▶ Objective
Look through the entries below and extract exactly the lines from the one containing "Continue the OpenSCAD" through the one containing "return dip +", ends included.

▶ Excerpted records
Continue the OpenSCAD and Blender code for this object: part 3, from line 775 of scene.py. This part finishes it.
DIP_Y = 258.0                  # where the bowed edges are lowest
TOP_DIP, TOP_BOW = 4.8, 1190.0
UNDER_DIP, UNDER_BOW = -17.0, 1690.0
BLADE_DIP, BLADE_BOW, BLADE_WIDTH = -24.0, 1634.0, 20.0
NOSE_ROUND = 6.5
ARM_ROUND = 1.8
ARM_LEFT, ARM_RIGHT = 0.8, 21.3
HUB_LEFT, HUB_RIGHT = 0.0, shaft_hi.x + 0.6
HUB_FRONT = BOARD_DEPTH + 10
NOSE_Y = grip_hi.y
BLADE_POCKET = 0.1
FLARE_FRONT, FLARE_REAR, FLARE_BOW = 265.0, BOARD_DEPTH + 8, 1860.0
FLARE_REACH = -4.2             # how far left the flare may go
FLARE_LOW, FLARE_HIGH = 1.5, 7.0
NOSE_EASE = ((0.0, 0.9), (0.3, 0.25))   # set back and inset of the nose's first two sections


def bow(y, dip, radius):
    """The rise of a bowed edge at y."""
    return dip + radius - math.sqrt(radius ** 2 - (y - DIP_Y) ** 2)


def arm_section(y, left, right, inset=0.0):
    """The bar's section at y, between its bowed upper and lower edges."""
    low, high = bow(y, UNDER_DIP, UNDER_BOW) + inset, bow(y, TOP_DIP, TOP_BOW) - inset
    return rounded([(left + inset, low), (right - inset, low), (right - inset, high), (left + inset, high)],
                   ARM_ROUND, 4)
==
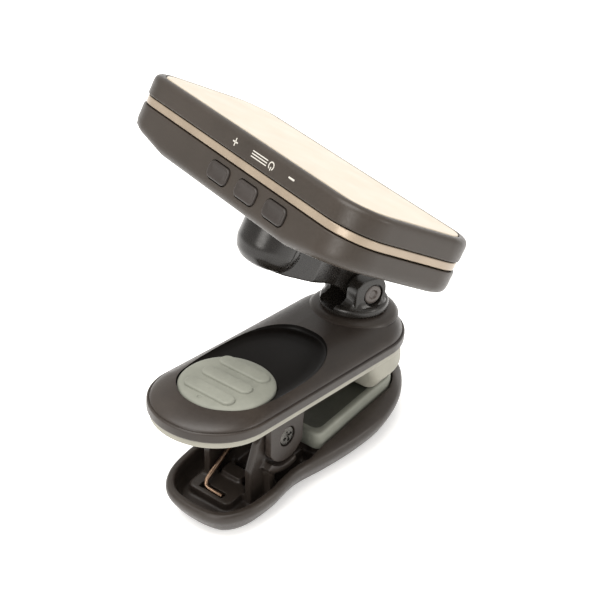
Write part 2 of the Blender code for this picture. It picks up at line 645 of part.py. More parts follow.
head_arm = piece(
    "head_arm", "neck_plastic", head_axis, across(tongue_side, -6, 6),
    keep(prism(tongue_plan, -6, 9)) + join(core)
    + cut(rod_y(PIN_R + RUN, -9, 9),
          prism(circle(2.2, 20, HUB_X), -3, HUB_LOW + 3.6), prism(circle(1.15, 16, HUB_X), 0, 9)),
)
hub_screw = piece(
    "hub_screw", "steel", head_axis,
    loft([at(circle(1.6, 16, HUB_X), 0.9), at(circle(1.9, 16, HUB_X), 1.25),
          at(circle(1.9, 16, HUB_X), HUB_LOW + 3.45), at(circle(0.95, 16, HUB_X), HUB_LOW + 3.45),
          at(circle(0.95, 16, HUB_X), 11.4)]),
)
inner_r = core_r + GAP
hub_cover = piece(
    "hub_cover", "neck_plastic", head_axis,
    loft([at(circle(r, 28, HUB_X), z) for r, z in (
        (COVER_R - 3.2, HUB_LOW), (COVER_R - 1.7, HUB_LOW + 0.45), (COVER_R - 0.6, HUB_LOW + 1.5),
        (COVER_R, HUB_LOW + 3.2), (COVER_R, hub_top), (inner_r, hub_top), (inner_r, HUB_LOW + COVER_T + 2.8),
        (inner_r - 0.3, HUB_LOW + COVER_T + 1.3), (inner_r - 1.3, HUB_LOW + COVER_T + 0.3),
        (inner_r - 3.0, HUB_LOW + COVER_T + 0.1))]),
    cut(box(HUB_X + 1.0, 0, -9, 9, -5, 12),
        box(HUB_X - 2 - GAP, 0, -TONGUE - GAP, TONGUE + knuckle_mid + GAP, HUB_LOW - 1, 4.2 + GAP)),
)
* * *
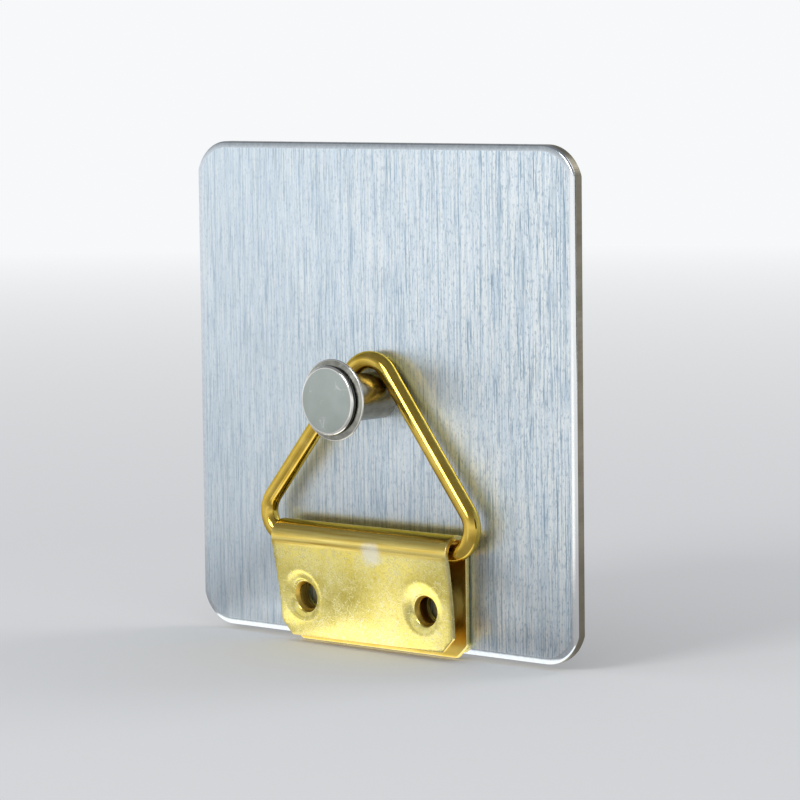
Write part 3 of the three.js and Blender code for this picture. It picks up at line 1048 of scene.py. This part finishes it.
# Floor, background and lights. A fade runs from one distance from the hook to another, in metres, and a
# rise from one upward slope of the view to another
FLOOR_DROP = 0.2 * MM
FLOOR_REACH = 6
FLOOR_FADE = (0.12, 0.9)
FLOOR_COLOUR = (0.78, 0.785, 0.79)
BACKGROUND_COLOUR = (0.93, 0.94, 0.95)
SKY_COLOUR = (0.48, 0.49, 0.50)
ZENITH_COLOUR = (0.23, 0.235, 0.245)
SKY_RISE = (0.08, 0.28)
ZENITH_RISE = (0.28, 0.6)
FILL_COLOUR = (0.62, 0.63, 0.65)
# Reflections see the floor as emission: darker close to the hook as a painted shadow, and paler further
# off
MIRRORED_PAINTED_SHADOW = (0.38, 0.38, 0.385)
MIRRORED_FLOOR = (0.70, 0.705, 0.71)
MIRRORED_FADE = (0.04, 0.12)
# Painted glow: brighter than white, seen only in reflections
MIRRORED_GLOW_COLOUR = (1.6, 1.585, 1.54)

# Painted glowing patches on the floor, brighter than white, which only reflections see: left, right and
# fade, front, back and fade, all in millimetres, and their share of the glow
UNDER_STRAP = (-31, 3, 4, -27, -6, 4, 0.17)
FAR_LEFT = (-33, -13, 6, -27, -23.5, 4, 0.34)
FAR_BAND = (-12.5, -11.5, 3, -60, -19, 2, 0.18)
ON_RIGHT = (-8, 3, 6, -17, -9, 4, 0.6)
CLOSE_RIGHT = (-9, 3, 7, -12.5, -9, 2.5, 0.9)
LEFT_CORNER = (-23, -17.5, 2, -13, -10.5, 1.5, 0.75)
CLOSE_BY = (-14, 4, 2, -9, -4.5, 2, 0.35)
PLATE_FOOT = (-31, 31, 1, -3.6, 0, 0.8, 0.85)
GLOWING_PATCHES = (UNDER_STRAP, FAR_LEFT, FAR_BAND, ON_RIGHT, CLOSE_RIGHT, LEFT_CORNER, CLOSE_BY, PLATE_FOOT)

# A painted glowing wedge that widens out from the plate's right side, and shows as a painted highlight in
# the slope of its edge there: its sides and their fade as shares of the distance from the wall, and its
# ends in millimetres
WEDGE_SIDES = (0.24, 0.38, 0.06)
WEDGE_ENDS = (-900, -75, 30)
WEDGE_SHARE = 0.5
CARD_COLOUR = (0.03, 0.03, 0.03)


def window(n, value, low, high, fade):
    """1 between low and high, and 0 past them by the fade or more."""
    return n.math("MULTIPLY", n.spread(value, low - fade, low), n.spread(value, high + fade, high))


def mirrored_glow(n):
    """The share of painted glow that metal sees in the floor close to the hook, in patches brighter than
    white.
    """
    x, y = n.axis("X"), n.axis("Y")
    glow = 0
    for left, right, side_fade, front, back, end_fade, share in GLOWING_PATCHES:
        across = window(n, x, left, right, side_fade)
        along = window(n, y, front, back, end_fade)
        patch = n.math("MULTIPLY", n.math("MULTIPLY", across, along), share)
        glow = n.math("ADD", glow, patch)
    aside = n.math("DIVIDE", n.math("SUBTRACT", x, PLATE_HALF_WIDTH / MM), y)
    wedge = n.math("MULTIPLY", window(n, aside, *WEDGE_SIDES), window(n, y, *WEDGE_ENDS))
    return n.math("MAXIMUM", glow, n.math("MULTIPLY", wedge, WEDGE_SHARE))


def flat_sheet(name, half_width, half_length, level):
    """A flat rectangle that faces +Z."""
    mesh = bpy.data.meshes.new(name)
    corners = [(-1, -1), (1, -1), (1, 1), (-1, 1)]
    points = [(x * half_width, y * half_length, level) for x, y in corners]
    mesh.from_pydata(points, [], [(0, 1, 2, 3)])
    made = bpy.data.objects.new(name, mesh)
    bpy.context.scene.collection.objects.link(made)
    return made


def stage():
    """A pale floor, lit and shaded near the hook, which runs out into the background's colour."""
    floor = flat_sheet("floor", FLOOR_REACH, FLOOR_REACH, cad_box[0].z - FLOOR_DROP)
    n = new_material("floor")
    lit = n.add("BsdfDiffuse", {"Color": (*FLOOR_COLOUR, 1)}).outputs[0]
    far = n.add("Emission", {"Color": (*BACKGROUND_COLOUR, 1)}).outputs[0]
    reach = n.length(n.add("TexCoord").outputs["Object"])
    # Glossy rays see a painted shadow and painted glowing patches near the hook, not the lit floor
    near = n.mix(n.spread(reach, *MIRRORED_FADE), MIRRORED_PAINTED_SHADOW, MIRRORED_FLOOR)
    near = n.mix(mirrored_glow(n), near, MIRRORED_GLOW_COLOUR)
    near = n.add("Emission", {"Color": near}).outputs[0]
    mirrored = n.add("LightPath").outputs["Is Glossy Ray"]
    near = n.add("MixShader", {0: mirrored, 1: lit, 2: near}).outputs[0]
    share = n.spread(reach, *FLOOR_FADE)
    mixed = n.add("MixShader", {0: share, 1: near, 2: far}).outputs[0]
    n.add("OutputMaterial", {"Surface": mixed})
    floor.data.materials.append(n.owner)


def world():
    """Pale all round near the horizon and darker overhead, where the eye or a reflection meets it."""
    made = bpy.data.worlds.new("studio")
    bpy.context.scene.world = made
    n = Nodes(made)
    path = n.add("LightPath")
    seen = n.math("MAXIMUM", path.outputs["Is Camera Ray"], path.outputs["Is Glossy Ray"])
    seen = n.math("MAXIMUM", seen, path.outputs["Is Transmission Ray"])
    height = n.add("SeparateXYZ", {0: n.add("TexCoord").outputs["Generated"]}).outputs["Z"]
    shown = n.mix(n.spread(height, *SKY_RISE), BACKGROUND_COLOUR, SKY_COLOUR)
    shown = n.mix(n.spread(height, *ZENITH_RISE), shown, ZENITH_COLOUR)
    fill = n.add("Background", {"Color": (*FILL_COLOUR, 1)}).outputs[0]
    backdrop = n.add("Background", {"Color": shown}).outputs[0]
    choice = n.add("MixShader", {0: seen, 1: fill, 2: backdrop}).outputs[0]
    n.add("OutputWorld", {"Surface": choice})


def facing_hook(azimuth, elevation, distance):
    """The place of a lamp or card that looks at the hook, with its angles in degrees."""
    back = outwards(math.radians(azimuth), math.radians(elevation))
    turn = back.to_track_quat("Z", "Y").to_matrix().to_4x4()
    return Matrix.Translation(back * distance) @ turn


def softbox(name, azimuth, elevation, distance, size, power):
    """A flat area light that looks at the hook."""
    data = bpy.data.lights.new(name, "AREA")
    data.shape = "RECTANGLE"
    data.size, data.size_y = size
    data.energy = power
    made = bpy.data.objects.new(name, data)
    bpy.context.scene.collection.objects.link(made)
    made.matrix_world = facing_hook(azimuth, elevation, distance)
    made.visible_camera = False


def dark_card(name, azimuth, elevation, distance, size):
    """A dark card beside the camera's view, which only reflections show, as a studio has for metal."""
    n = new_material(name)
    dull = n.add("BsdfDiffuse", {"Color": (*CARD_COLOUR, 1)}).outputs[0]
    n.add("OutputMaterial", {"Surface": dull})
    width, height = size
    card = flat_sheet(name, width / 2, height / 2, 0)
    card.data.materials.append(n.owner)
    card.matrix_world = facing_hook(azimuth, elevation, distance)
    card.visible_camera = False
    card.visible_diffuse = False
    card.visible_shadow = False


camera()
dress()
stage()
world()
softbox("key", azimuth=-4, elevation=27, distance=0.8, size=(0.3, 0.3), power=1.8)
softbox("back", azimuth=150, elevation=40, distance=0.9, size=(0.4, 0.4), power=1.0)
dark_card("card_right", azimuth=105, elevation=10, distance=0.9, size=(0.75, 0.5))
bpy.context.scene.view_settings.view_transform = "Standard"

▶ Written solution
Continue the OpenSCAD and Blender code for this object: part 3, from line 775 of scene.py. This part finishes it.
DIP_Y = 258.0                  # where the bowed edges are lowest
TOP_DIP, TOP_BOW = 4.8, 1190.0
UNDER_DIP, UNDER_BOW = -17.0, 1690.0
BLADE_DIP, BLADE_BOW, BLADE_WIDTH = -24.0, 1634.0, 20.0
NOSE_ROUND = 6.5
ARM_ROUND = 1.8
ARM_LEFT, ARM_RIGHT = 0.8, 21.3
HUB_LEFT, HUB_RIGHT = 0.0, shaft_hi.x + 0.6
HUB_FRONT = BOARD_DEPTH + 10
NOSE_Y = grip_hi.y
BLADE_POCKET = 0.1
FLARE_FRONT, FLARE_REAR, FLARE_BOW = 265.0, BOARD_DEPTH + 8, 1860.0
FLARE_REACH = -4.2             # how far left the flare may go
FLARE_LOW, FLARE_HIGH = 1.5, 7.0
NOSE_EASE = ((0.0, 0.9), (0.3, 0.25))   # set back and inset of the nose's first two sections


def bow(y, dip, radius):
    """The rise of a bowed edge at y."""
    return dip + radius - math.sqrt(radius ** 2 - (y - DIP_Y) ** 2)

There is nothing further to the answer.